Note also that there were no people tacking about “microagressions” or for that matter much in the way of affirmative action when these groups succeeded.
Also, the closing of the gender gap appears to have stopped during the last 30 years.
That language seems to presuppose that whatever change they achieved has now stopped. As I said above, I think that’s very far from clear.
That post seems long on anecdote and short on data.
Pages 10-11 of this document seems to show a steady decline in full-time gender pay gap from 1970 to 2010. The part-time figures are weirdly different; by eye they seem to show one downward jump circa 1974, then approximate stasis, then another downward jump circa 2005.
What it would take to show that there is bias favoring men over women would involve showing that men are more likely to be hred than women and that this imbalance in hiring rate is not justified.

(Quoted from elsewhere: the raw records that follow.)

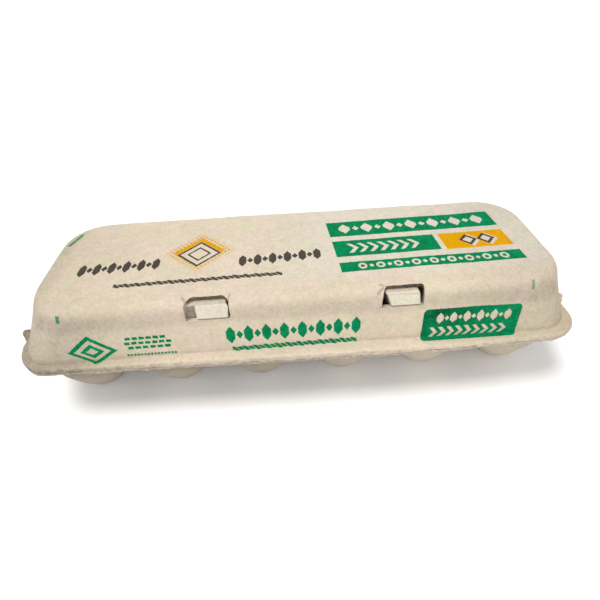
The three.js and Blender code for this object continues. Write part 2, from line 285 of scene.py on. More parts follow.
def inset_rings(size, insets, radius, bow, level, trim):
    """Rings of a rounded rectangle, one for each entry of the arrays, inset from the rim.

    The insets come in the order of SIDES. A corner point is the corner's centre plus the radius
    along its angle. The front edge is moved outwards by bow times one minus the square of the
    distance from mid-length. Trim, from 0 to 1, says how far a ring follows the rim's two quirks:
    a skew that moves this bulge to the right, and a tighter front right corner.
    """
    left, right, front, back, radius, bow, level, trim = (
        np.asarray(value)[:, None] for value in (*insets, radius, bow, level, trim)
    )
    left, right = left - size.half_length, size.half_length - right
    front, back = front - size.front, size.back - back
    ax, ay, aa, bx, by, ba, share = (row[None, :] for row in rounded_frame())

    def place(sx, sy, angle):
        turn = radius - size.rim_tight * trim * ((sx > 0) & (sy < 0))
        x = np.where(sx > 0, right - turn, left + turn) + turn * np.cos(angle)
        y = np.where(sy > 0, back - turn, front + turn) + turn * np.sin(angle)
        return x, y

    x1, y1 = place(ax, ay, aa)
    x2, y2 = place(bx, by, ba)
    x = x1 + (x2 - x1) * share
    y = y1 + (y2 - y1) * share
    along = (x - (left + right) / 2) / ((right - left) / 2 - radius * 0.6)
    bulge = np.where(y < front + radius, np.clip(1.0 - along * along, 0.0, None), 0.0)
    y = y - (bow + size.rim_skew * trim * along) * bulge
    return np.stack([x, y, np.broadcast_to(level, x.shape)], axis=-1)


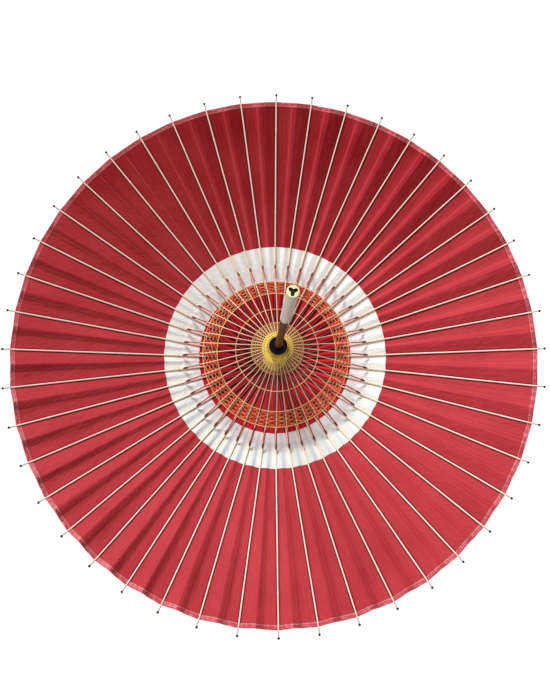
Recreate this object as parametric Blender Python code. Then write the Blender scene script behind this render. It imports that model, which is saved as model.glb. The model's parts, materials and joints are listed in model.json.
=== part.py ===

If you apply a high cutoff the difference is pretty big.
In the present case—as you would see if you looked at the study in question, which I therefore guess you haven’t—the level of ability we’re looking at (for “male” and “female” candidates) is not super-high, and in particular isn’t high enough for the sort of variance difference you have in mind to make a big difference.
These are candidates with a bachelor’s degree only, GPA of 3.2, and all the information in the application designed to make them look like decent but not stellar candidates for the job. We’re not talking about the extreme tails of the ability distribution here; the tails have already been cut off.
All the listed information is actually remarkable little. Like I said below the most “objective” thing on your list is the GRE score and even standardized test scores have high variance.